Only the lines from the one containing "side_panel_left();" through the one containing "imported = [obj" are wanted. Give them again exactly, both ends included.

— Start of SUPPLIED INFORMATION —

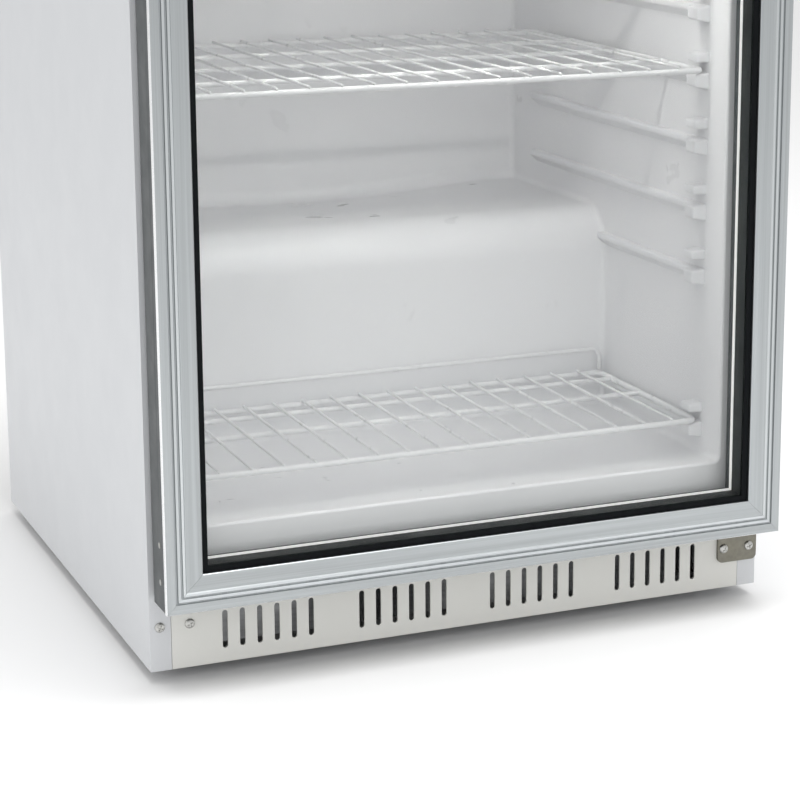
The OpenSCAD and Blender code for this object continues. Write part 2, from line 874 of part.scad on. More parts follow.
// Rocker with its own pivot pin, resting tilted to the off side
module switch_rocker() {
    pivot_y = -door_t + 4;
    color("dimgray") at_front()
        translate([switch_x, pivot_y, control_z]) rotate([-rocker_tilt, 0, 0]) difference() {
            rotate([90, 0, 90])
                translate([0, 0, -rocker_w / 2])
                    linear_extrude(rocker_w)
                        polygon([[-7.2, -rocker_h / 2 + 0.6], [-5.6, 0], [-7.2, rocker_h / 2 - 0.6],
                                 [0, rocker_h / 2 - 0.6], [5, 3], [5, -3], [0, -rocker_h / 2 + 0.6]]);
            rod_x(-rocker_w, rocker_w, 0, 0, 1.55);
        }
}

// ---------- Shelves ----------

function rail_height(i) = first_rail_z + i * rail_pitch;

// Wire grid on two side wires that lie on the rails; each wire is an eight-sided rod
module wire_shelf(rail_z, back_y, cross_ys) {
    $fn = 8;
    side_x = shelf_half_w - frame_wire_r;
    side_z = rail_z + frame_wire_r + 0.2;
    long_z = side_z + cross_wire_r + long_wire_r - weld_sink;
    for (x = [-side_x, side_x])
        rod_y(x, side_z, shelf_front_y + 0.3, back_y + 0.3, frame_wire_r);
    for (i = [0 : long_wires - 1])
        rod_y((i - (long_wires - 1) / 2) * long_wire_pitch, long_z,
              shelf_front_y - 0.5, back_y + 0.6, long_wire_r);
    rod_x(-shelf_half_w, shelf_half_w, shelf_front_y, side_z, front_wire_r);
    rod_x(-shelf_half_w, shelf_half_w, back_y, side_z, rear_wire_r);
    for (y = cross_ys)
        rod_x(-side_x - 0.4, side_x + 0.4, y, side_z, cross_wire_r);
}

module shelf_bottom() {
    color("white") at_front() wire_shelf(low_rail_z, stop_y, [148, 210]);
}

// Upright wire loop behind the bottom shelf, welded to its rear wire
module shelf_bottom_stop() {
    z0 = low_rail_z + 2 * frame_wire_r + 2 * long_wire_r + 1.8;
    z1 = low_rail_z + stop_h;
    x1 = shelf_half_w - 17;
    color("white") at_front() {
        for (x = [-x1, x1])
            rod_z(x, stop_y, z0 - 1, z1 + 1, cross_wire_r);
        for (z = [z0, z1])
            rod_x(-x1 - 3, x1 + 3, stop_y, z, rear_wire_r);
    }
}

module shelf_middle() {
    color("white") at_front() wire_shelf(rail_height(middle_shelf_rail), shelf_back_y, [112, 212, 312]);
}

module shelf_top() {
    color("white") at_front() wire_shelf(rail_height(top_shelf_rail), shelf_back_y, [112, 212, 312]);
}

// ---------- Lamp ----------

module lamp_housing() {
    color("white") at_front() along_x(380)
        polygon([[14, cavity_top], [14, cavity_top - 12], [40, cavity_top - 12], [46, cavity_top]]);
}

module lamp_diffuser() {
    color("ivory") at_front() along_x(364)
        polygon(arc(27, cavity_top - 12, 9, 180, 360, 12));
}

// ---------- Evaporator ----------

module evaporator_cover() {
    inner_z0 = cover_z0 + cover_t;
    inner_z1 = cover_z1 - cover_t;
    color("white") at_front() {
        difference() {
            box([-cover_half_w, cover_y, cover_z0], [cover_half_w, cavity_d - 0.2, cover_z1]);
            box([-cover_half_w + cover_t, cover_y + cover_t, inner_z0],
                [cover_half_w - cover_t, cavity_d + 1, inner_z1]);
            rod_y(fan_x, fan_z, cover_y - 1, cover_y + cover_t + 1, fan_r + 6);
            for (x = [20 : 14 : 174])
                box([x, cover_y - 1, cover_z0 + 22], [x + 6, cover_y + cover_t + 1, cover_z1 - 22]);
        }
        // Finger guard: rings on crossed bars in front of the fan
        for (r = [14 : 10 : 54])
            translate([fan_x, 0, fan_z]) along_y(cover_y + 0.2, cover_y + 1.8) difference() {
                circle(r = r + 1);
                circle(r = r - 1);
            }
        for (a = [45, 135])
            translate([fan_x, cover_y + 1, fan_z]) rotate([0, a, 0])
                box([-fan_r - 7, -0.6, -1], [fan_r + 7, 0.6, 1]);
    }
}

// Finned coil beside the fan
module evaporator_coil() {
    color("silver") at_front() {
        for (x = [40 : 11 : 172])
            box([x, 432, cover_z0 + 12], [x + 0.6, 466, cover_z1 - 12]);
        for (z = [cover_z0 + coil_pitch : coil_pitch : cover_z1 - 20], y = [coil_rear_y - 16, coil_rear_y])
            rod_x(coil_x0, coil_x1, y, z, coil_tube_r);
    }
}

// Shaded-pole motor on three arms fixed to the back wall
module fan_motor() {
    color("gray") at_front() {
        rod_y(fan_x, fan_z, 450, 472, 20);
        rod_y(fan_x, fan_z, 431, 450.1, motor_shaft_r);
        for (a = [90, 210, 330])
            translate([fan_x, 0, fan_z]) rotate([0, a, 0])
                box([-4, 468, -4], [48, 472, 4]);
        for (a = [90, 210, 330])
            translate([fan_x, 0, fan_z]) rotate([0, a, 0])
                rod_y(44, 0, 471.9, cavity_d - 0.1, 4);
    }
}

module fan_blade() {
    color("black") at_front() difference() {
        union() {
            rod_y(fan_x, fan_z, 430, 446, 13);
            for (a = [0 : 72 : 359])
                translate([fan_x, 438, fan_z]) rotate([0, a, 0]) rotate([28, 0, 0])
                    rotate([90, 0, 0]) translate([0, 0, -0.8])
                        linear_extrude(1.6)
                            polygon([[9, -6], [fan_r - 8, -13], [fan_r - 5, 0], [fan_r - 10, 11], [9, 7]]);
        }
        rod_y(fan_x, fan_z, 429.9, 447, motor_shaft_r + shaft_clear);
    }
}

// ---------- Refrigeration ----------

module compressor() {
    z0 = tray_pan_z + grommet_h;
    color("black") at_front() translate([compressor_x, compressor_y, 0]) {
        translate([0, 0, shell_z0]) rotate_extrude($fn = 96)
            polygon(concat([[0, 0], [compressor_r - 18, 0]],
                arc(compressor_r - 18, 18, 18, 270, 360, 6),
                [[compressor_r, 84], [compressor_r + 5, 84], [compressor_r + 5, 90], [compressor_r, 90]],
                arc(compressor_r - 42, shell_h - 42, 42, 0, 90, 8),
                [[0, shell_h]]));
        for (side = [-1, 1])
            box([-95, side * 62 - 14, z0], [95, side * 62 + 14, z0 + 3]);
        for (side = [-1, 1])
            box([-16, side * 50 - 10, z0 + 2.9], [16, side * 50 + 10, z0 + 14]);
    }
}

module compressor_grommets() {
    color("black") at_front()
        for (x = [-84, 84], y = [-62, 62])
            rod_z(compressor_x + x, compressor_y + y, tray_pan_z, tray_pan_z + grommet_h, 10);
}

function row_z(i) = condenser_z0 + i * condenser_pitch;

// Serpentine tube between two rows of upright wires on the back
module condenser() {
    bend_r = condenser_pitch / 2;
    color("black") at_front() {
        for (i = [0 : condenser_rows - 1])
            rod_x(-condenser_half_w, condenser_half_w, condenser_y, row_z(i), condenser_tube_r);
        for (i = [0 : condenser_rows - 2])
            translate([(i % 2 == 0 ? -1 : 1) * condenser_half_w, condenser_y, row_z(i) + bend_r])
                rotate([90, 0, 0])
                    rotate([0, 0, i % 2 == 0 ? 90 : -90])
                        rotate_extrude(angle = 180)
                            translate([bend_r, 0]) circle(r = condenser_tube_r);
        for (i = [0 : condenser_wires - 1], side = [-1, 1])
            rod_z(-condenser_half_w + 10 + i * (2 * condenser_half_w - 20) / (condenser_wires - 1),
                  condenser_y + side * (condenser_tube_r + condenser_wire_r + 0.05),
                  condenser_z0 - 12, row_z(condenser_rows - 1) + 12, condenser_wire_r);
        // Brackets that hold the coil off the back panel
        for (side = [-1, 1], row = [2, 9])
            translate([side * (condenser_half_w - 3), 0, row_z(row)])
                box([-3, back_panel_y + 0.05, -7], [3, condenser_y + 4, 7]);
    }
}

// Tray on top of the compressor, where meltwater evaporates
module drip_tray() {
    z0 = shell_z0 + shell_h + 0.2;
    color("dimgray") at_front() difference() {
        box([compressor_x - 80, 360, z0], [compressor_x + 80, 488, z0 + drip_tray_h]);
        box([compressor_x - 77, 363, z0 + 2.5], [compressor_x + 77, 485, z0 + drip_tray_h + 1]);
    }
}

module drain_tube() {
    color("white") at_front() difference() {
        rod_z(0, drain_y, 218, drain_top, drain_r);
        rod_z(0, drain_y, 217, drain_top + 1, drain_bore_r);
    }
}

// Straight runs joined by brazed elbows
module tube_run(points, r) {
    for (i = [0 : len(points) - 2]) {
        a = points[i];
        d = points[i + 1] - a;
        translate(a)
            rotate([0, acos(d[2] / norm(d)), atan2(d[1], d[0])])
                cylinder(r = r, h = norm(d), $fn = 24);
    }
    for (i = [1 : len(points) - 2])
        translate(points[i]) sphere(r = r + 0.5, $fn = 24);
}

// Discharge, liquid and suction lines with the filter drier and the capillary
module refrigerant_pipes() {
    stub_x = compressor_r + 0.1;
    riser_x = condenser_half_w + 31;
    drier = [150, 505];
    color("peru") at_front() {
        tube_run([[compressor_x + stub_x, compressor_y, stub_z], [190, compressor_y, stub_z],
                  [190, condenser_y, stub_z], [riser_x, condenser_y, stub_z],
                  [riser_x, condenser_y, row_z(condenser_rows - 1)],
                  [condenser_half_w, condenser_y, row_z(condenser_rows - 1)]], 3);
        tube_run([[condenser_half_w, condenser_y, condenser_z0], [condenser_half_w + 13, condenser_y, condenser_z0],
                  [condenser_half_w + 13, condenser_y, 288], [drier[0], condenser_y, 288],
                  [drier[0], drier[1], 288], [drier[0], drier[1], 258]], 2);
        tube_run([[compressor_x - stub_x, compressor_y, stub_z], [-100, compressor_y, stub_z],
                  [-100, compressor_y, 250], [-100, line_y, 250], [suction_x, line_y, 250],
                  [suction_x, line_y, suction_z], [suction_x, coil_rear_y + coil_tube_r, suction_z]], suction_r);
        tube_run([[drier[0], drier[1], 142], [drier[0], drier[1], 128], [175, 515, 128], [175, 515, 275],
                  [capillary_x, 515, 275], [capillary_x, line_y, 275], [capillary_x, line_y, capillary_z],
                  [capillary_x, coil_rear_y + coil_tube_r, capillary_z]], capillary_r);
        rod_z(drier[0], drier[1], 150, 250, 9);
        rod_z(drier[0], drier[1], 138, 262, 5);
    }
}

// Junction box with the supply inlet's gland at the rear
module inlet_box() {
    color("dimgray") at_front() difference() {
        union() {
            box([-280, 490, 60], [-215, 536, 120]);
            rod_y(-247, 90, 535.9, 548, 10);
        }
        rod_y(-247, 90, 538, 550, 4);
    }
}

side_panel_left();
side_panel_right();
worktop();
back_panel();
base_tray();
base_shield();
plinth_grille();
liner();
foam_insulation();
plug_screws();
foot_sockets();
foot_front_left();
foot_front_right();
foot_rear_left();
foot_rear_right();
lower_hinge_bracket();
upper_hinge_bracket();
bracket_screws();
hinge_pins();
door_bushes();
door_stile_left();
door_stile_right();
door_rail_bottom();
door_rail_top();
corner_keys();
door_inner_frame();
inner_frame_screws();
door_gasket();
glazing_gasket();
outer_pane();
spacer_bar();
inner_pane();
door_handle();
handle_screws();
control_fascia();
lock_housing();
lock_barrel();
thermometer_bezel();
thermometer_window();
thermostat();
thermostat_knob();
switch_housing();
switch_rocker();
shelf_bottom();
shelf_bottom_stop();
shelf_middle();
shelf_top();
lamp_housing();
lamp_diffuser();
evaporator_cover();
evaporator_coil();
fan_motor();
fan_blade();
compressor();
compressor_grommets();
condenser();
drip_tray();
drain_tube();
refrigerant_pipes();
inlet_box();
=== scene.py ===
import json
import math
import random

import bmesh
import bpy
from mathutils import Matrix, Vector


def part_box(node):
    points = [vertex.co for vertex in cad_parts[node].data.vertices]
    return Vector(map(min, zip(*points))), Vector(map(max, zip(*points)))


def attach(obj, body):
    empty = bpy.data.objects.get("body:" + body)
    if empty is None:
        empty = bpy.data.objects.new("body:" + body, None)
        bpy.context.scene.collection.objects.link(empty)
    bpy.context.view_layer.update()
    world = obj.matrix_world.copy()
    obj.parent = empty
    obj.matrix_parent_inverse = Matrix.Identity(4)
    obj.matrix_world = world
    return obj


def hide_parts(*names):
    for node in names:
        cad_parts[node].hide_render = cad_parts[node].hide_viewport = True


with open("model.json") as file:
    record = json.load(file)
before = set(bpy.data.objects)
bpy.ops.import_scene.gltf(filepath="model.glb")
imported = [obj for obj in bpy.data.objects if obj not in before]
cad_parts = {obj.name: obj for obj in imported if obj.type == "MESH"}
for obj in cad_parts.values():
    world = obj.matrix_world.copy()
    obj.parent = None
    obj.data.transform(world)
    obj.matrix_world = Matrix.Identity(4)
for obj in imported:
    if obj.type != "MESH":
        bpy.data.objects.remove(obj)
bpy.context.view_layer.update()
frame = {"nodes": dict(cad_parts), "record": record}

random.seed(7)
MM = 0.001
nodes = frame["nodes"]
scene = bpy.context.scene


# ---------------------------------------------------------------- materials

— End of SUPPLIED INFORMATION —

• **EXERCISE OUTPUT**
side_panel_left();
side_panel_right();
worktop();
back_panel();
base_tray();
base_shield();
plinth_grille();
liner();
foam_insulation();
plug_screws();
foot_sockets();
foot_front_left();
foot_front_right();
foot_rear_left();
foot_rear_right();
lower_hinge_bracket();
upper_hinge_bracket();
bracket_screws();
hinge_pins();
door_bushes();
door_stile_left();
door_stile_right();
door_rail_bottom();
door_rail_top();
corner_keys();
door_inner_frame();
inner_frame_screws();
door_gasket();
glazing_gasket();
outer_pane();
spacer_bar();
inner_pane();
door_handle();
handle_screws();
control_fascia();
lock_housing();
lock_barrel();
thermometer_bezel();
thermometer_window();
thermostat();
thermostat_knob();
switch_housing();
switch_rocker();
shelf_bottom();
shelf_bottom_stop();
shelf_middle();
shelf_top();
lamp_housing();
lamp_diffuser();
evaporator_cover();
evaporator_coil();
fan_motor();
fan_blade();
compressor();
compressor_grommets();
condenser();
drip_tray();
drain_tube();
refrigerant_pipes();
inlet_box();
=== scene.py ===
import json
import math
import random

import bmesh
import bpy
from mathutils import Matrix, Vector


def part_box(node):
    points = [vertex.co for vertex in cad_parts[node].data.vertices]
    return Vector(map(min, zip(*points))), Vector(map(max, zip(*points)))


def attach(obj, body):
    empty = bpy.data.objects.get("body:" + body)
    if empty is None:
        empty = bpy.data.objects.new("body:" + body, None)
        bpy.context.scene.collection.objects.link(empty)
    bpy.context.view_layer.update()
    world = obj.matrix_world.copy()
    obj.parent = empty
    obj.matrix_parent_inverse = Matrix.Identity(4)
    obj.matrix_world = world
    return obj


def hide_parts(*names):
    for node in names:
        cad_parts[node].hide_render = cad_parts[node].hide_viewport = True


with open("model.json") as file:
    record = json.load(file)
before = set(bpy.data.objects)
bpy.ops.import_scene.gltf(filepath="model.glb")
imported = [obj for obj in bpy.data.objects if obj not in before]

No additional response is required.